# [REQUIREMENT]
Print the entire listing. Each line must match the original exactly.

# [DATA BLOCK]
══════════════════════════════
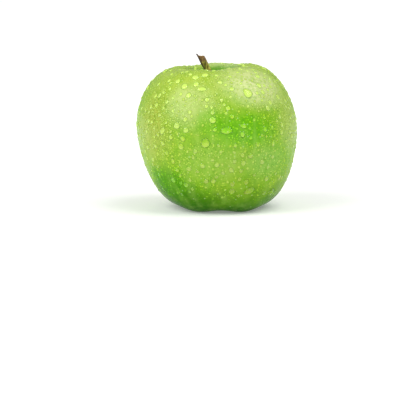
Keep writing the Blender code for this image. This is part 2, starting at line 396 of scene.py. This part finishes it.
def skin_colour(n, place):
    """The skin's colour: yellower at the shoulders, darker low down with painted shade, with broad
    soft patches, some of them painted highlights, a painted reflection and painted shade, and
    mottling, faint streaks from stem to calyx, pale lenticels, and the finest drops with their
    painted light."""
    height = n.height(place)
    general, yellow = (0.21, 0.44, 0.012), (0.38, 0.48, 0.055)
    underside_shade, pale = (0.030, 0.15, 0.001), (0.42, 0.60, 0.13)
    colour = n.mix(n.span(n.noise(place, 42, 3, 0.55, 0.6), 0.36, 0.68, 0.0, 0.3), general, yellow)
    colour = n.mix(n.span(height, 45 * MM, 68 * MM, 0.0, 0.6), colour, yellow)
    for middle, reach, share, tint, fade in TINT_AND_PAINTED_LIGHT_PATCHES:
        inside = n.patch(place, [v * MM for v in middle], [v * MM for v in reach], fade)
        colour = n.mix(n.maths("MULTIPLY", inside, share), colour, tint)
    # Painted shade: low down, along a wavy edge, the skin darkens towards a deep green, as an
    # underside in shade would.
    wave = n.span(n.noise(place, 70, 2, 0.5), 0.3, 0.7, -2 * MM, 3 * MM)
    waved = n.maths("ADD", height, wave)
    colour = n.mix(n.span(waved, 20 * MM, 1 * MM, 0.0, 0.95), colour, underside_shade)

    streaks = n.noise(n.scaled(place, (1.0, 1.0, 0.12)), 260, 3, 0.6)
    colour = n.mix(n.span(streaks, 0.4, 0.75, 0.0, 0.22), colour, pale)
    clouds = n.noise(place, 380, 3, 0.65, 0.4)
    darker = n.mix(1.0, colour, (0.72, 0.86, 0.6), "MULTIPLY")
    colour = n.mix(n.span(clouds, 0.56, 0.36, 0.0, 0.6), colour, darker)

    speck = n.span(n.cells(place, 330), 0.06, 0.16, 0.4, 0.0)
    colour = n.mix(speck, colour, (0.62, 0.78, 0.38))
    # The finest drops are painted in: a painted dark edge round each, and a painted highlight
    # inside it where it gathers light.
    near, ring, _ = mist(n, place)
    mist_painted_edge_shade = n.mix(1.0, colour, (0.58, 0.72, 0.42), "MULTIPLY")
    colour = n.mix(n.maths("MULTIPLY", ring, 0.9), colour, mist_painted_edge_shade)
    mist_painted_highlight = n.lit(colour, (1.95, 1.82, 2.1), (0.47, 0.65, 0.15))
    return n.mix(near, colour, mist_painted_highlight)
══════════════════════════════
# [OUTPUT OF THE TASK]
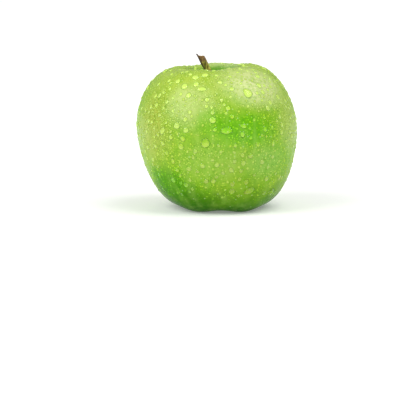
Keep writing the Blender code for this image. This is part 2, starting at line 396 of scene.py. This part finishes it.
def skin_colour(n, place):
    """The skin's colour: yellower at the shoulders, darker low down with painted shade, with broad
    soft patches, some of them painted highlights, a painted reflection and painted shade, and
    mottling, faint streaks from stem to calyx, pale lenticels, and the finest drops with their
    painted light."""
    height = n.height(place)
    general, yellow = (0.21, 0.44, 0.012), (0.38, 0.48, 0.055)
    underside_shade, pale = (0.030, 0.15, 0.001), (0.42, 0.60, 0.13)
    colour = n.mix(n.span(n.noise(place, 42, 3, 0.55, 0.6), 0.36, 0.68, 0.0, 0.3), general, yellow)
    colour = n.mix(n.span(height, 45 * MM, 68 * MM, 0.0, 0.6), colour, yellow)
    for middle, reach, share, tint, fade in TINT_AND_PAINTED_LIGHT_PATCHES:
        inside = n.patch(place, [v * MM for v in middle], [v * MM for v in reach], fade)
        colour = n.mix(n.maths("MULTIPLY", inside, share), colour, tint)
    # Painted shade: low down, along a wavy edge, the skin darkens towards a deep green, as an
    # underside in shade would.
    wave = n.span(n.noise(place, 70, 2, 0.5), 0.3, 0.7, -2 * MM, 3 * MM)
    waved = n.maths("ADD", height, wave)
    colour = n.mix(n.span(waved, 20 * MM, 1 * MM, 0.0, 0.95), colour, underside_shade)

    streaks = n.noise(n.scaled(place, (1.0, 1.0, 0.12)), 260, 3, 0.6)
    colour = n.mix(n.span(streaks, 0.4, 0.75, 0.0, 0.22), colour, pale)
    clouds = n.noise(place, 380, 3, 0.65, 0.4)
    darker = n.mix(1.0, colour, (0.72, 0.86, 0.6), "MULTIPLY")
    colour = n.mix(n.span(clouds, 0.56, 0.36, 0.0, 0.6), colour, darker)

    speck = n.span(n.cells(place, 330), 0.06, 0.16, 0.4, 0.0)
    colour = n.mix(speck, colour, (0.62, 0.78, 0.38))
    # The finest drops are painted in: a painted dark edge round each, and a painted highlight
    # inside it where it gathers light.
    near, ring, _ = mist(n, place)
    mist_painted_edge_shade = n.mix(1.0, colour, (0.58, 0.72, 0.42), "MULTIPLY")
    colour = n.mix(n.maths("MULTIPLY", ring, 0.9), colour, mist_painted_edge_shade)
    mist_painted_highlight = n.lit(colour, (1.95, 1.82, 2.1), (0.47, 0.65, 0.15))
    return n.mix(near, colour, mist_painted_highlight)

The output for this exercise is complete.